**Given instruction**. Of the lines listed below, return exactly those that run from the line containing "before = set(bpy.data.objects)" through the line containing "ROLL = 0.0138", both included.

**Data provided**.
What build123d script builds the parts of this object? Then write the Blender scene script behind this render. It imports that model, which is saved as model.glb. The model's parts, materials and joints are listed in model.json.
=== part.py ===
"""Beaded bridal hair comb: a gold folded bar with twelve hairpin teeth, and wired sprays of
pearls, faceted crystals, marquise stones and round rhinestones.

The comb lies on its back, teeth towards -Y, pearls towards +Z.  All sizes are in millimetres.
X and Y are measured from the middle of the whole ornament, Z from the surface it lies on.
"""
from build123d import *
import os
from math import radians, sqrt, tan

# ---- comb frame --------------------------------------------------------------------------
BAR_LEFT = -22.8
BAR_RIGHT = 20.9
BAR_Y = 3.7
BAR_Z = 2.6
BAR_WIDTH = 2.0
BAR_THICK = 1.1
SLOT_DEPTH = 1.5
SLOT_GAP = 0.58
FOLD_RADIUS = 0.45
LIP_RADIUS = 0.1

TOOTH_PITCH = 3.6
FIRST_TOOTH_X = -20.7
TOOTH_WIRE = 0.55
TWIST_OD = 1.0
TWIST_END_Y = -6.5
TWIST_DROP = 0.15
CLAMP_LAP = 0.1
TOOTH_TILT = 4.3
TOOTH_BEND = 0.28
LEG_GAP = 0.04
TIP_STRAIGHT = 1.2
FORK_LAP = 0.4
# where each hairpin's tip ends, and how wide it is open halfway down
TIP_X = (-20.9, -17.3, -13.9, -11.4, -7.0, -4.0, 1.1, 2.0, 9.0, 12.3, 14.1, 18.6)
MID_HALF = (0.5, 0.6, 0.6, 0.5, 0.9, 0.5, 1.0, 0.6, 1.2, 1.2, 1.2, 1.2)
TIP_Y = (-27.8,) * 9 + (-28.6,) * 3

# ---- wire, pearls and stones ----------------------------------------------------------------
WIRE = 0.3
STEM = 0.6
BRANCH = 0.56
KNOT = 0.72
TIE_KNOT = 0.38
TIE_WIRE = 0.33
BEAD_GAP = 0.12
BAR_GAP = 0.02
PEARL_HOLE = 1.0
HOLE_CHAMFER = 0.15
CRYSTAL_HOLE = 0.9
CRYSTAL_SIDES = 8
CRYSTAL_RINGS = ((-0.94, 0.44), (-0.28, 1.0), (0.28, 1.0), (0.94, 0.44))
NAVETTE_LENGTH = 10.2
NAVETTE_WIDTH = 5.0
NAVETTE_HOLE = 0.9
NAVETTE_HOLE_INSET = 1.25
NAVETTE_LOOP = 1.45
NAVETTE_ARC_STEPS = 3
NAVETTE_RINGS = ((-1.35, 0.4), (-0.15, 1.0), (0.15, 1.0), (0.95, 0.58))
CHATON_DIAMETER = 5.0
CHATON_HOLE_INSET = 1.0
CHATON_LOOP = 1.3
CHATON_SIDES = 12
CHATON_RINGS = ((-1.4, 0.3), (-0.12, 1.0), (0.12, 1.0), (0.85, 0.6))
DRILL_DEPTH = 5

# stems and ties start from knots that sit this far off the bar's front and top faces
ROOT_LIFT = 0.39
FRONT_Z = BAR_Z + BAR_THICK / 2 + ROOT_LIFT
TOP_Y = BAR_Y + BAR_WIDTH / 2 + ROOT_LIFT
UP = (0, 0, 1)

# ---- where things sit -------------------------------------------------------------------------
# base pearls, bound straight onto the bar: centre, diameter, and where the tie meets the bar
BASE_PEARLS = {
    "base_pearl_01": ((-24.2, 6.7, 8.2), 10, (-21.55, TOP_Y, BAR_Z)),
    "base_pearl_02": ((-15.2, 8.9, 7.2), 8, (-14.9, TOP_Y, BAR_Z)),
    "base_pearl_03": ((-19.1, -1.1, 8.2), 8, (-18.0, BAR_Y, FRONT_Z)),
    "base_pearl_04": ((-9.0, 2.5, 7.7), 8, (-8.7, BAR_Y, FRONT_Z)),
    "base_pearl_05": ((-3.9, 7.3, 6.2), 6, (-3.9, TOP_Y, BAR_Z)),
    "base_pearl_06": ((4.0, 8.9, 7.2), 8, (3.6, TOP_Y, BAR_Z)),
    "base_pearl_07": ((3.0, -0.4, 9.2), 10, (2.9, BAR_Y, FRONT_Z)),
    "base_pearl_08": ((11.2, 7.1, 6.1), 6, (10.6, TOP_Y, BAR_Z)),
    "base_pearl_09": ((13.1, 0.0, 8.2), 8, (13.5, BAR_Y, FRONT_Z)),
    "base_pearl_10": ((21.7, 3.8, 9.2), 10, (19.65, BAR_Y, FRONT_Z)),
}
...
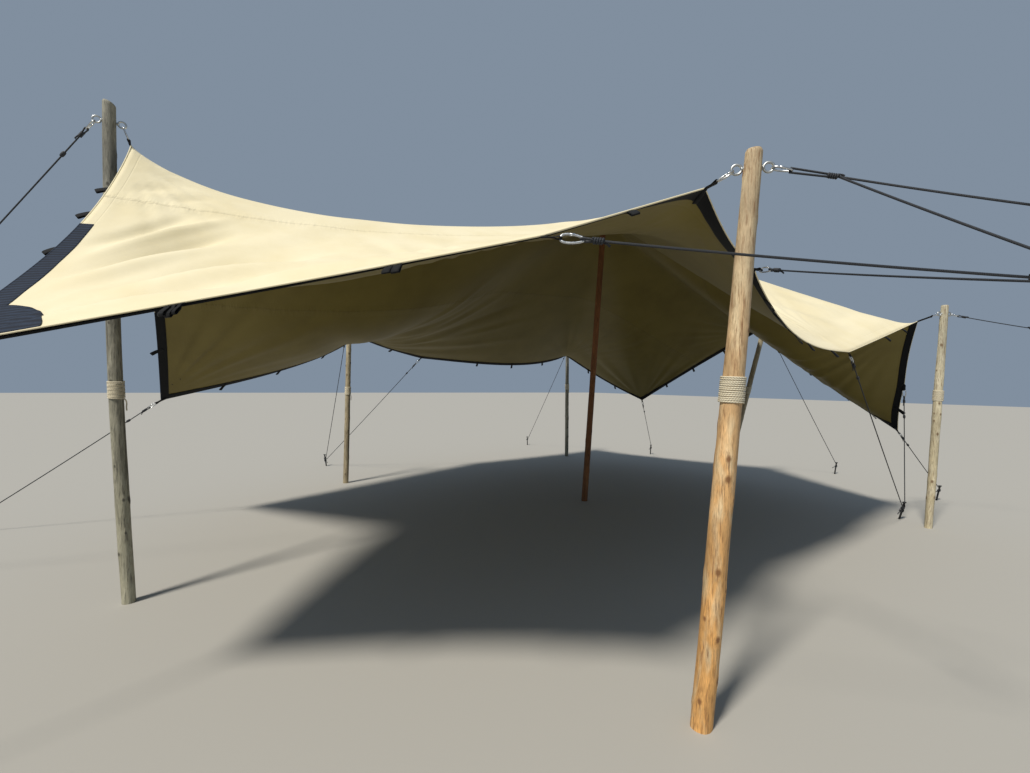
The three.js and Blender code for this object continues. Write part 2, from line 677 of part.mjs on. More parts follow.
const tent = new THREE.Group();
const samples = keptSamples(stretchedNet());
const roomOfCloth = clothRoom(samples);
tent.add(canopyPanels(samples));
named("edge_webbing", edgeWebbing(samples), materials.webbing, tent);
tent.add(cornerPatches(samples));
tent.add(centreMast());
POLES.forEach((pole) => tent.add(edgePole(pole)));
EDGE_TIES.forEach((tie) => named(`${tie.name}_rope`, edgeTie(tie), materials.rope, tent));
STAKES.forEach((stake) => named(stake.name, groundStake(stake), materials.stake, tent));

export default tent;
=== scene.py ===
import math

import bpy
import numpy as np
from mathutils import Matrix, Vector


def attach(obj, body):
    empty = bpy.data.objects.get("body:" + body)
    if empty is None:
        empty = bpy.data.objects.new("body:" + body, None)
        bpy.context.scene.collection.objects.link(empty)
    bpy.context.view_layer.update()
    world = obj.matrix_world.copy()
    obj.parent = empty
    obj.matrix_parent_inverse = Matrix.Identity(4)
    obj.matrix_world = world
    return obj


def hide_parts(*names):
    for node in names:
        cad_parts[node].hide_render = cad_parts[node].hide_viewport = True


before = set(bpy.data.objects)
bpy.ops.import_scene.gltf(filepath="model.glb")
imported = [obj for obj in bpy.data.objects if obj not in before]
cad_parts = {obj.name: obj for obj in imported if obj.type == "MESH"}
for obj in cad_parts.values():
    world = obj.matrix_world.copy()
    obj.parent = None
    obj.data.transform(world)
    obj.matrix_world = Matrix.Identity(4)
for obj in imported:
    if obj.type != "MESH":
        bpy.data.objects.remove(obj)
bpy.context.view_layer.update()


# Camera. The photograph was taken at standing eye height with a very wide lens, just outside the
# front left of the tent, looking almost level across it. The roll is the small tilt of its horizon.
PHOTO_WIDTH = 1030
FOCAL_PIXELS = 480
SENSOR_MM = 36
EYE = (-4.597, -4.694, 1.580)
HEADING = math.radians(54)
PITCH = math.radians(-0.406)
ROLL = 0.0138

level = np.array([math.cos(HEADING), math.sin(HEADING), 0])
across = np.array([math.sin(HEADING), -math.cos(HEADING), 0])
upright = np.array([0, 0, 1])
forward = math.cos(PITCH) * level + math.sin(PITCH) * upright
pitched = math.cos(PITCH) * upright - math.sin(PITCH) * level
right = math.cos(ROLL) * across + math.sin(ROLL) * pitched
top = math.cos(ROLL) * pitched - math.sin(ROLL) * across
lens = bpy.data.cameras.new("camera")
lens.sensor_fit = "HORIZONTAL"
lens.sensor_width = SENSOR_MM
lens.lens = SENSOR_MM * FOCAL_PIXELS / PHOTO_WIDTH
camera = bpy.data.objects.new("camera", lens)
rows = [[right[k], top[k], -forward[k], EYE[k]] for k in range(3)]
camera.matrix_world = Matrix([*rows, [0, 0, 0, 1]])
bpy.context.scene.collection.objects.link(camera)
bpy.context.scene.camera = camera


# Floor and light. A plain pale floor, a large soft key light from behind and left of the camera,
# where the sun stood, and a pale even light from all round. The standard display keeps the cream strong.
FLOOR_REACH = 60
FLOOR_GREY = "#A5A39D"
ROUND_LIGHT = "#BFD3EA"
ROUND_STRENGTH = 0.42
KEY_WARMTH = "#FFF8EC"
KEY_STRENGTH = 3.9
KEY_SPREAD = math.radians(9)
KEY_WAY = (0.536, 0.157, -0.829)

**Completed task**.
before = set(bpy.data.objects)
bpy.ops.import_scene.gltf(filepath="model.glb")
imported = [obj for obj in bpy.data.objects if obj not in before]
cad_parts = {obj.name: obj for obj in imported if obj.type == "MESH"}
for obj in cad_parts.values():
    world = obj.matrix_world.copy()
    obj.parent = None
    obj.data.transform(world)
    obj.matrix_world = Matrix.Identity(4)
for obj in imported:
    if obj.type != "MESH":
        bpy.data.objects.remove(obj)
bpy.context.view_layer.update()


# Camera. The photograph was taken at standing eye height with a very wide lens, just outside the
# front left of the tent, looking almost level across it. The roll is the small tilt of its horizon.
PHOTO_WIDTH = 1030
FOCAL_PIXELS = 480
SENSOR_MM = 36
EYE = (-4.597, -4.694, 1.580)
HEADING = math.radians(54)
PITCH = math.radians(-0.406)
ROLL = 0.0138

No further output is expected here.